Denktaş, Klelerides’i kapıda karşılamıştı. Sanırım yakın arkadaşlıklarından mütevellit çok samimi bir karşılamaydı…
Basın bağırıyor “Sayın Dentaş…”, “Kirie Klerides…” duyan yok onlar gülücüklerle konuşuyorlar…
Nihayet dönerek basına poz verdiler sonra içeri girdiler birbirlerinin sırtını sıvazlamayı da ihmal etmediler…
Basının bu tür yemeklerde her zaman menüyü alma alışkanlığı vardır, işin magazin yönü de unutulmaz…
Yemekte Klerides’in en çok imambayıldıyı beğendiğini öğrendik.
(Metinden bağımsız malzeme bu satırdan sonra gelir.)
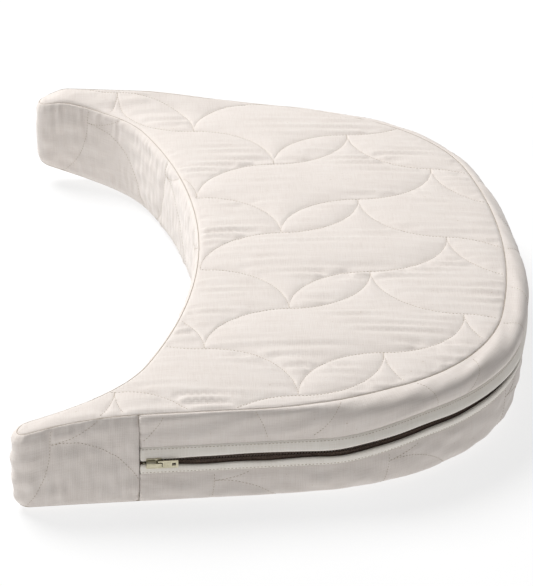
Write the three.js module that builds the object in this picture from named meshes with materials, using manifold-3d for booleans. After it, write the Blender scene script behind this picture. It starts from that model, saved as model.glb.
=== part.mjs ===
// A crescent nursing pillow: a flat foam core in an inner liner, inside a quilted cotton cover.
// The cover has a top and a bottom panel and a side wall. The side wall is one quilted border
// round the tips and the hollow side, and on the back two bands with a coil zip between them.
//
// Millimetres, +Z up. The pillow lies on Z = 0 with its outline centred on the Z axis. The hollow
// that takes the waist opens towards -X, the back is towards +X and the tips lie at -Y and +Y.
// Inset means the distance inwards from the outer face of the side wall, so negative is outside.

import * as THREE from 'three';
import { mergeVertices } from 'three/addons/utils/BufferGeometryUtils.js';
import Module from 'manifold-3d';

// ---- driving dimensions: the outline ----
const LENGTH = 680;            // tip to tip, along Y
const DEPTH = 474;             // back to tips, along X
const MIDDLE_WIDTH = 312;      // back to hollow, on the X axis
const THICKNESS = 94;
const BACK_RADIUS = 700;
const SHOULDER_RADIUS = 210;
const SHOULDER_SETBACK = 20;   // how far the shoulder's crest lies inside the tip's, along Y
const TIP_RADIUS = 13;
const HOLLOW_RADIUS = 610;     // the wide middle arc of the hollow side
const HOLLOW_ANGLE = 0.406;    // half the angle of that arc, in radians

// ---- driving dimensions: the layers of the cover and of the core ----
const CLOTH = 0.9;             // quilted face cloth
const WADDING = 3;
const LINING = 0.6;
const LINER = 0.6;             // plain cotton liner of the foam core
const GAP = 0.3;               // clearance between one piece and the next

// ---- driving dimensions: the zip and its facings ----
const SEAM_FROM_TIP = 107;     // along X, from a tip's end to the seam where the zip border starts
const ZIP_HEIGHT = 46;         // centre line of the zip above the underside
const ZIP_RISE = 11;           // how much higher the zip lies round the back
const RISE_TURN = 0.5;         // the turn of the shoulder over which it rises, in radians
const ZIP_OPENING = 4.6;       // between the two facings
const UPPER_FACING = 12.5;     // width of each folded strip
const LOWER_FACING = 9;
const FACING_THICKNESS = 1.5;
const FACING_PROUD = 1.2;      // how far a facing stands out of the wall
const TAPE_THICKNESS = 0.6;
const COIL_THICKNESS = 1.2;
const COIL_WIDTH = 2.4;        // one half of the coil
const CHAIN_SLOT = 1.6;        // slot between the two coils, which the slider's neck runs in
const STOP_LENGTH = 2.5;
const STOP_FROM_SEAM = 3;      // along the zip, from the seam to the top stops
const SLIDER_LENGTH = 13;
const SLIDER_WIDTH = 9.6;
const TOP_PLATE = 1.4;
const BOTTOM_PLATE = 1;
const NECK_LENGTH = 3;
const CROWN_WIDTH = 6.6;
const CROWN_HEIGHT = 3;
const BOW_WIDTH = 3.2;         // narrow end of the crown, which the puller's eye loops round
const BOW_LENGTH = 5.4;
const PULLER_WIDTH = 7;
const PULLER_LENGTH = 17;      // from its pivot
const PULLER_THICKNESS = 1.1;
const PULLER_SLOT = [3.5, 2.6]; // length and height of the slot near the puller's end
const PULLER_SLOT_MARGIN = 2;  // from the slot to the puller's end
const PIVOT_RADIUS = 0.55;
const PIVOT_CLEARANCE = 0.5;   // round the pivot bar, inside the bow

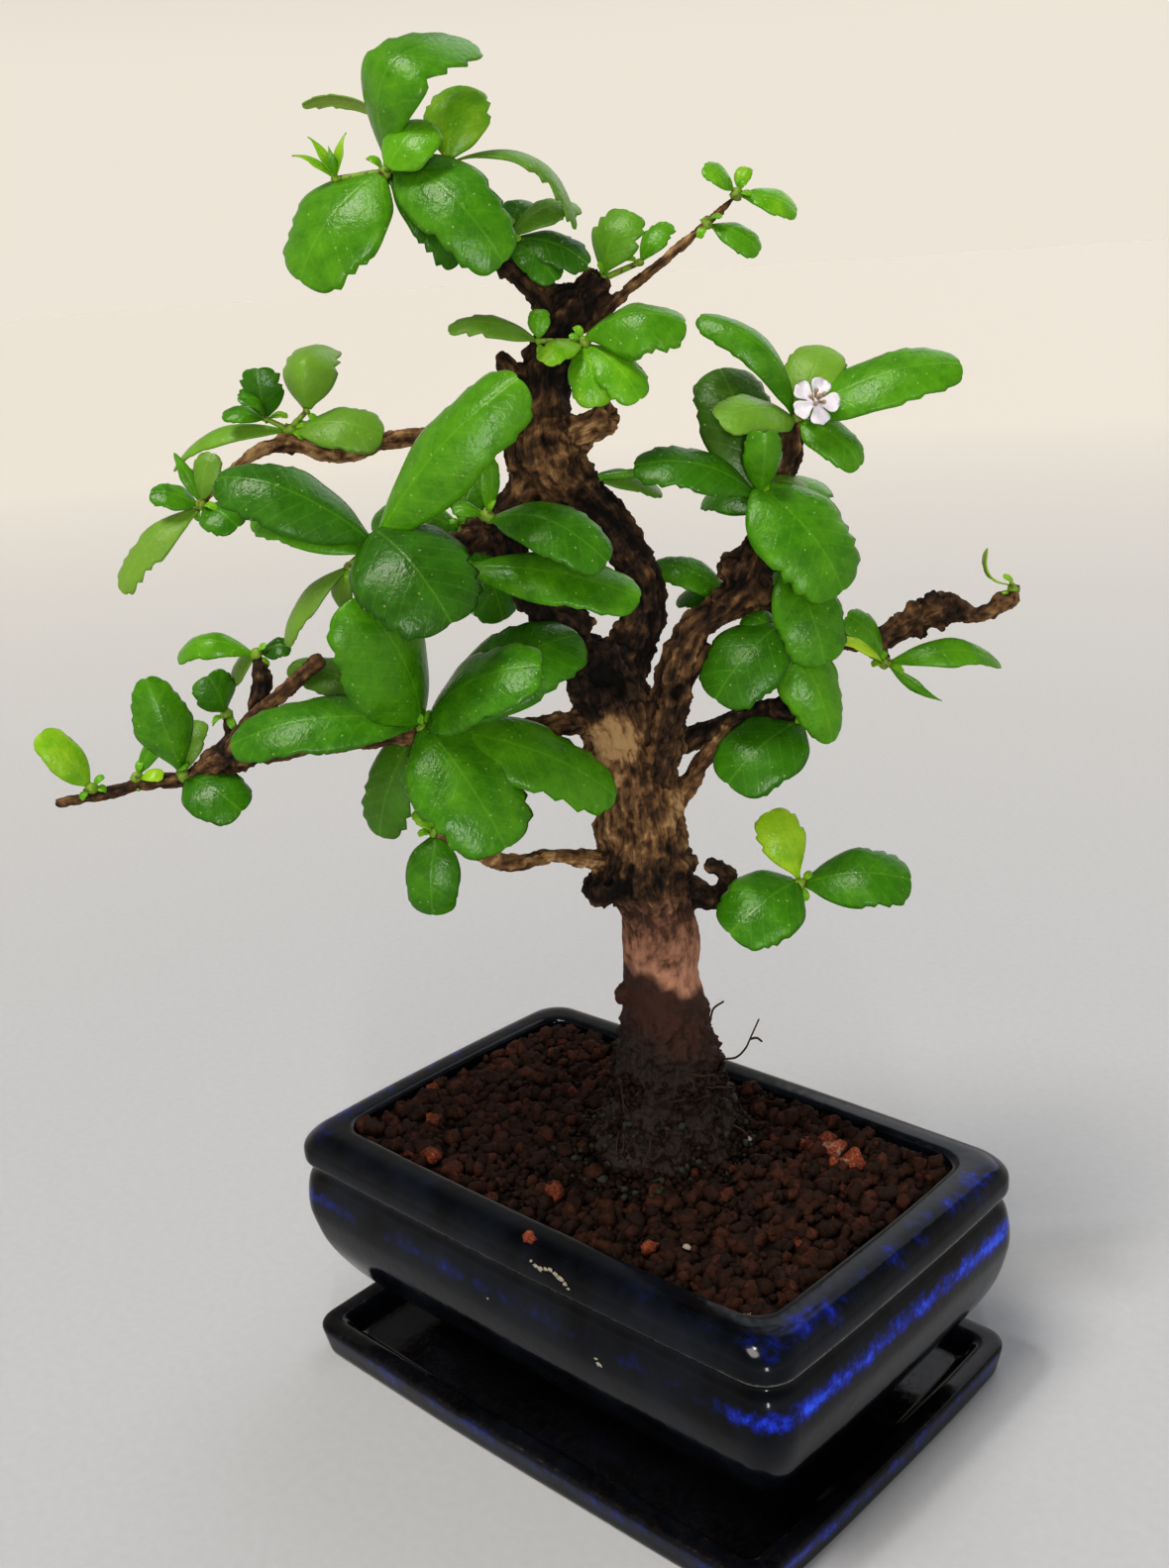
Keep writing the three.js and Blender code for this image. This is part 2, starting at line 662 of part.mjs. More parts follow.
// The leafy sprays. Each is a list of knots, the first seated on the wood and the others on short
// green stems from it, with the leaves at each knot: clock, lean, length, width, arch and roll.
const sprays = {
  apex_left: [
    {
      at: [-42, -12, 281.5],
      leaves: [
        [52, 2, 28, 16, 0.45],
        [48, 25, 13, 10],
        [322, 28, 32, 15, 0.14, 12],
        [302, 0, 21, 11],
        [235, 12, 27, 22, 0.08],
      ],
    },
    { at: [-41, -6, 291], leaves: [[164, -10, 17, 6, 0.15, 62]] },
    {
      at: [-30, -9, 283],
      leaves: [
        [75, -20, 15, 14, 0.1],
        [334, -4, 27, 9, 0.25, -30],
      ],
    },
    {
      at: [-52, -10, 280],
      leaves: [
        [118, 0, 9, 2.4],
        [146, 5, 9, 2.4],
        [72, 0, 8.5, 2.4],
      ],
    },
  ],
  apex_middle: [
    {
      at: [-20, -4, 268],
      leaves: [
        [22, -15, 16, 8, 0.15],
        [341, 15, 17, 10],
        [318, 30, 14, 8],
        [60, -40, 11, 8],
      ],
    },
  ],
  top_twig_tip: [
    {
      at: [27.6, 6, 273.6],
      leaves: [
        [343, 0, 12.5, 8],
        [137, 10, 8.5, 6],
        [66, -20, 6, 3.5],
      ],
    },
  ],
  top_twig: [{ at: [21, 5.4, 268.4], leaves: [[330, 10, 12, 7.5]] }],
  top_right: [
    { at: [-1.4, 2.4, 258.8], leaves: [[64, 0, 13.5, 12.5, 0.15]] },
    { at: [7, 6, 261.6], leaves: [[49, -15, 10, 6]] },
  ],
  upper_middle: [
    {
      at: [-6, -11.4, 247.2],
      leaves: [
        [8, 10, 22, 15, 0.16],
        [319, 28, 16, 9],
        [268, 36, 13, 10],
        [322, -16, 16, 5, 0.1, 40],
        [196, 46, 12, 6.5],
      ],
    },
    {
      at: [-15, -11, 248],
      leaves: [
        [165, 4, 17, 9],
        [84, -10, 6, 4.5],
      ],
    },
  ],
  left_front: [
    {
      at: [-50, -26, 212.4],
      leaves: [
        [45, 8, 43, 19, 0.1, 12],
        [154, 0, 32, 17, 0.12],
        [309, 38, 25, 21, 0.1],
      ],
    },
    {
      at: [-56, -25, 208],
      leaves: [
        [224, 0, 20, 9, 0.12, 20],
        [252, -22, 11, 6.5],
      ],
    },
  ],
  left_middle: [
    {
      at: [-28, -14.4, 214.4],
      leaves: [
        [340, 26, 27, 14, 0.2],
        [83, 0, 11.5, 4.5, 0.1, 40],
        [160, 10, 7, 4],
      ],
    },
  ],
  left_middle_low: [
    {
      at: [-35, -15.4, 204.6],
      leaves: [
        [349, 10, 37, 14.5, 0.08],
        [285, 20, 10, 1.8],
      ],
    },
  ],
  rosette: [
    {
      at: [-44.6, -22.6, 173],
      leaves: [
        [182, 8, 38.5, 14.5],
        [30, 25, 31, 18, 0.14],
        [17, -12, 33, 18],
        [301, 27, 33, 23, 0.1],
        [333, -2, 42, 17, 0.12],
        [246, -18, 25, 13],
        [108, 22, 33, 22, 0.12, 20],
        [156, -25, 33, 10],
        [128, -30, 29, 7],
      ],
    },
  ],
  low_left: [
    {
      at: [-44.4, -20.4, 149.4],
      leaves: [
        [263, 12, 17.5, 12],
        [128, -10, 6, 4],
      ],
    },
  ],
  left_tip: [{ at: [-119, -8.6, 160.8], leaves: [[121, 6, 15, 10, 0.1]] }],
  left_branch_outer: [
    {
      at: [-109, -8, 162.4],
      leaves: [
        [52, -20, 12, 5],
        [6, 15, 6, 3.4],
      ],
    },
  ],
  left_branch: [
    {
      at: [-98.6, -9.4, 162.6],
      leaves: [
        [96, 15, 22, 14, 0.12],
        [334, 28, 16, 13],
        [70, -22, 12, 6],
      ],
    },
  ],
  left_up: [
    {
      at: [-80, -6, 187.4],
      leaves: [
        [176, -6, 17, 8, 0.25],
        [12, 10, 7.5, 6],
        [214, -28, 10, 8],
      ],
    },
  ],
  left_up_low: [{ at: [-88.4, -5.4, 174.4], leaves: [[99, 28, 11, 9.5]] }],
  left_upper: [
    {
      at: [-70, 10, 232.4],
      leaves: [
        [356, 12, 20, 12],
        [192, -14, 24, 9, 0.14],
      ],
    },
    { at: [-66, 10, 236], leaves: [[70, 0, 16, 14, 0.28]] },
    {
      at: [-74.5, 9.4, 235],
      leaves: [
        [89, 20, 11, 9.5],
        [168, 5, 9, 5.5],
      ],
    },
  ],
  left_upper_tip: [
    {
      at: [-90.6, 8, 218],
      leaves: [
        [72, 0, 11, 7],
        [160, 10, 10.5, 7],
        [220, 8, 24, 10.5],
        [332, 30, 10.5, 9.5],
        [112, -6, 12, 3.4],
      ],
    },
  ],
  flower: [
    {
      at: [37.2, -4.2, 228.8],
      leaves: [
        [131, 2, 28, 10, 0.24],
        [62, -26, 17, 13],
        [12, 4, 35, 15, 0.08],
        [174, 34, 23, 12.5],
        [322, 20, 16, 9.5],
        [250, -35, 15, 10],
      ],
    },
  ],
  right_middle: [
    {
      at: [28, -12.4, 214.4],
      leaves: [
        [106, -26, 28, 17],
        [168, 6, 27, 13],
        [88, 34, 17, 9, 0.1, 20],
        [308, 20, 29, 21, 0.12],
        [10, -26, 17, 9],
      ],
    },
  ],
  right_low: [
    {
      at: [32, -8.4, 184],
      leaves: [
        [291, 14, 27, 16, 0.12],
        [222, 18, 22, 17.5],
        [150, -24, 9, 7],
        [330, -30, 15, 10],
      ],
    },
    { at: [33.2, -10, 197], leaves: [[288, 24, 22, 15]] },
  ],
  right_lower: [{ at: [35.4, -6.4, 162.4], leaves: [[211, 26, 22, 17.5, 0.12]] }],
  behind_fork: [
    {
      at: [24, 5.8, 188],
      leaves: [
        [150, -8, 20, 9, 0.2],
        [172, -30, 14, 7],
      ],
    },
  ],
  far_right: [
    {
      at: [58, 12, 171.2],
      leaves: [
        [124, 14, 15, 9],
        [356, -4, 27, 8.5, 0.18, 10],
        [322, 4, 13, 4, 0.1, 60],
        [146, 34, 17, 5],
      ],
    },
  ],
  far_right_tip: [{ at: [88.6, 18, 185], leaves: [[116, 0, 9, 2.6, -0.25, 60]] }],
  trio: [
    {
      at: [34.4, -8.4, 127.2],
      leaves: [
        [109, -8, 17, 12],
        [206, 24, 20.5, 18, 0.1],
        [2, 12, 25, 15.5, 0.12],
      ],
    },
  ],
  trunk_right: [
    {
      at: [-7.2, 3.2, 218.6],
      leaves: [
        [2, -4, 16, 3.4, 0.06, 60],
        [344, -22, 18, 7],
      ],
    },
  ],
  back_left: [
    {
      at: [-35.4, 21.4, 207],
      leaves: [
        [170, -20, 22, 12],
        [75, -35, 18, 12],
        [230, -30, 21, 12],
        [290, 5, 22, 13],
        [350, -42, 22, 12],
      ],
    },
  ],
  back_right: [
    {
      at: [33.2, 18.6, 205.6],
      leaves: [
        [95, -25, 18, 12],
        [20, -40, 20, 12],
        [280, -25, 21, 13],
        [160, -45, 18, 11],
      ],
    },
  ],
};

// The flower stands in front of its spray on a green stalk with a small calyx.
const flowerAt = [40, -11, 232.4];
const flowerFace = new THREE.Vector3(0.15, -0.9, 0.4).normalize();
const flowerRadius = 4.9;
const calyx = [
  [37.2, -4.2, 228.8, 0.9],
  [38.8, -7, 230, 0.8],
  [39.7, -9.5, 231.7, 1],
];

function spraySolid(name, wood) {
  const knots = sprays[name];
  const parts = [];
  knots.forEach((knot, i) => {
    const radius = i === 0 ? budRadius : sideStem * 1.6;
    parts.push(lumpSolid(knot.at, [radius, radius, radius]));
    if (i > 0) {
      const stem = [
        [...knots[0].at, sideStem],
        [...knot.at, sideStem],
      ];
      parts.push(limbSolid(stem, 5, 0, 0));
    }
    knot.leaves.forEach((leaf) => parts.push(leafSolid(knot.at, radius * 0.6, leaf)));
  });
  if (name === "flower") parts.push(limbSolid(calyx, 5, 0, 0));
  return biggest(joined(parts).subtract(wood));
}

// Turns a shape made round +Z so that it looks along the flower's face and stands at the flower.
function atFlower(geometry) {
  const turn = new THREE.Quaternion().setFromUnitVectors(new THREE.Vector3(0, 0, 1), flowerFace);
  geometry.applyQuaternion(turn);
  geometry.translate(...flowerAt);
  return solidOf(geometry);
}

// The corolla: five rounded petals, spread flat round a short tube.
function corollaSolid() {
  const tube = new THREE.CylinderGeometry(1.2, 0.9, 1.6, 6);
  tube.rotateX(Math.PI / 2);
  const parts = [atFlower(tube)];
  for (let i = 0; i < 5; i++) {
    const petal = new THREE.Shape();
    petal.moveTo(0, -0.5);
    petal.lineTo(flowerRadius * 0.45, -1.3);
    petal.absarc(flowerRadius * 0.66, 0, flowerRadius * 0.34, -2, 2, false);
    petal.lineTo(0, 0.5);
    const blade = new THREE.ExtrudeGeometry(petal, {
      depth: 0.6,
      bevelEnabled: false,
      curveSegments: 2,
    });
    blade.rotateY(-0.15);
    blade.rotateZ((i * 2 * Math.PI) / 5);
    parts.push(atFlower(blade));
  }
  return joined(parts);
}

// Five stamens and a style on a small disc, seated just above the corolla's tube.
function stamensSolid() {
  const base = 0.8 + clearance;
  const disc = new THREE.CylinderGeometry(1.4, 1.4, 0.5, 8);
  disc.rotateX(Math.PI / 2);
  disc.translate(0, 0, base + 0.25);
  const parts = [atFlower(disc)];
  for (let i = 0; i < 6; i++) {
    const height = i === 5 ? 3.2 : 2.4;
    const stalk = new THREE.CylinderGeometry(0.45, 0.25, height, 4);
    stalk.rotateX(Math.PI / 2);
    stalk.translate(i === 5 ? 0 : 1, 0, base + height / 2);
    stalk.rotateZ((i * 2 * Math.PI) / 5);
    parts.push(atFlower(stalk));
  }
  return joined(parts);
}

const finishes = {
  glaze: { color: 0x10131f, roughness: 0.2, metalness: 0 },
  soil: { color: 0x4a2c1e, roughness: 1, metalness: 0 },
  bark: { color: 0x6b5040, roughness: 0.85, metalness: 0 },
  leaf: { color: 0x4f9a22, roughness: 0.35, metalness: 0 },
  youngLeaf: { color: 0x86b53a, roughness: 0.4, metalness: 0 },
  petal: { color: 0xf2eff0, roughness: 0.6, metalness: 0 },
  stamen: { color: 0xd9cfae, roughness: 0.7, metalness: 0 },
};

// Sprays of young, paler leaves.
const youngSprays = ["left_tip", "top_twig", "top_twig_tip", "far_right_tip", "left_upper_tip"];

function meshOf(name, solid, finish) {
  const mesh = new THREE.Mesh(geometryOf(solid), new THREE.MeshStandardMaterial(finishes[finish]));
  mesh.name = name;
  return mesh;
}

function build() {
  const object = new THREE.Group();
  const tree = new THREE.Group();
  tree.position.set(treeX, treeY, 0);
  tree.rotation.z = treeTurn;
  object.add(tree);

  const wood = woodSolid();
  const clearOfWood = woodSolid(clearance);
  tree.updateMatrix();
  const trunkHole = solidOf(geometryOf(clearOfWood).applyMatrix4(tree.matrix));
  object.add(meshOf("saucer", saucerSolid(), "glaze"));
  object.add(meshOf("pot", potSolid(), "glaze"));
  object.add(meshOf("soil", soilSolid(trunkHole), "soil"));
  tree.add(meshOf("trunk", wood, "bark"));
  for (const name of Object.keys(sprays)) {
    const finish = youngSprays.includes(name) ? "youngLeaf" : "leaf";
    tree.add(meshOf("leaves_" + name, spraySolid(name, clearOfWood), finish));
  }
  tree.add(meshOf("corolla", corollaSolid(), "petal"));
  tree.add(meshOf("stamens", stamensSolid(), "stamen"));
  return object;
}

export default build();
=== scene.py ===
import math
from functools import partial

import bmesh
import bpy
import numpy as np
from mathutils import Matrix, Vector, kdtree, noise


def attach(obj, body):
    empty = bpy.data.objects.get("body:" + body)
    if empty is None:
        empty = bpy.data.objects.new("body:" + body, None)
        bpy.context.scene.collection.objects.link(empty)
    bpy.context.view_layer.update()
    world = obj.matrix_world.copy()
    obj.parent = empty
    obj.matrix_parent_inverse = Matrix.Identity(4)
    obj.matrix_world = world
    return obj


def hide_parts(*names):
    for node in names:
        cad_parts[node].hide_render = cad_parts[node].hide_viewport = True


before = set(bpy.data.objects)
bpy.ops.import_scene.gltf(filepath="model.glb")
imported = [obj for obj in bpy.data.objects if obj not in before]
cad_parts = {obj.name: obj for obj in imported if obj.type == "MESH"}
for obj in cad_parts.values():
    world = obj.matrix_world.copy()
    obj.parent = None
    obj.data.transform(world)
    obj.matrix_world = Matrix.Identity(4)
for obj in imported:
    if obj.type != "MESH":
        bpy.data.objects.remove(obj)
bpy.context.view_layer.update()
mm = 0.001
fullTurn = 2 * math.pi


def report(text):
    print("scene:", text, flush=True)


# Colours are written as sRGB hex and turned to linear here, dimmed where a share is given.
def colour(hexCode, share=1.0):
    parts = [int(hexCode[i : i + 2], 16) / 255 for i in (1, 3, 5)]
    linear = [p / 12.92 if p <= 0.04045 else ((p + 0.055) / 1.055) ** 2.4 for p in parts]
    return (*(p * share for p in linear), 1.0)


# The nodes work in metres, so a pattern that repeats every few millimetres has this scale.
def repeatEvery(millimetres):
    return 1000.0 / millimetres


# The nodes in use: what Blender calls each, the output it hands on, and what is always set.
nodeKinds = {
    "place": ("ShaderNodeTexCoord", "Object", {}),
    "way": ("ShaderNodeTexCoord", "Generated", {}),
    "upward": ("ShaderNodeSeparateXYZ", "Z", {}),
    "length": ("ShaderNodeVectorMath", "Value", {"operation": "LENGTH"}),
    "mark": ("ShaderNodeAttribute", "Fac", {}),
    "vectorMark": ("ShaderNodeAttribute", "Vector", {}),
    "noise": ("ShaderNodeTexNoise", "Fac", {}),
    "cells": ("ShaderNodeTexVoronoi", "Distance", {}),
    "range": ("ShaderNodeMapRange", 0, {}),
    "ramp": ("ShaderNodeValToRGB", "Color", {}),
    "share": ("ShaderNodeMix", 0, {"data_type": "FLOAT"}),
    "shade": ("ShaderNodeMix", 2, {"data_type": "RGBA"}),
    "bump": ("ShaderNodeBump", "Normal", {}),
    "add": ("ShaderNodeMath", 0, {"operation": "ADD"}),
    "times": ("ShaderNodeMath", 0, {"operation": "MULTIPLY"}),
    "timesAdd": ("ShaderNodeMath", 0, {"operation": "MULTIPLY_ADD"}),
    "cosine": ("ShaderNodeMath", 0, {"operation": "COSINE"}),
    "larger": ("ShaderNodeMath", 0, {"operation": "MAXIMUM"}),
}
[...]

Denktaş beyaz şarap içerken Klerides konyak içti.
Basına, tavuk dolma ve ekmek kadayıfı dağıtıldı, rum meslektaşlarımız çok sevdikleri kadayıfı afiyetle yediler kalanı da giderken götürdüler…
Samimi bir havada geçen yemek iki buçuk saat sürdü.
Nihayet kapılar açıldı gülerek dışarı çıkan liderler hala konuşup gülüyordu…
Meraktan çatlamak üzereyiz açıklama bekliyoruz ama açıklama yok!
Birbirlerine karşılıklı fıkra anlattıkları bilgisi geldi…
İŞTE O FIKRALARDAN BİR TANESİ:
Denktaş, Klerides ve Kiprianu ölmüşler, Denktaş’la Klerides cennete, Kiprianu ise cehenneme gitmiş!
Cennette çok canı sıkılan iki arkadaş acaba ‘Kiprianu ne yapıyor, biz bu kadar sıkılırken onu bir görsek’ demişler, kötü durumu onlara teselli olacaktı…
Oradaki bir görevliye cehennemi uzaktan görme imkanları olup olmadığını sormuşlar ve nihayet, Küçük bir pencereden cehenneme bakmışlar…
İkisi birden hayretler içinde kalmışlar, Denktaş ve Klerides ‘biz burda can sıkıntısından ölürken Kiprianu kucağında Madonna ile oturuyor, bu nasıl bir ceza , bu ödül’ diye isyan etmişler…
Görevli pencereyi kapatmalarını söylemiş ve şöyle demiş:
“Bu Klerides’in ödülü değil, Madonna’nın cezasıdır”
Bu arada o gece oynanan Galatasaray maçındaki galibiyet haberi de liderlerin bir süre futboldan konuşmalarına neden olmuştu.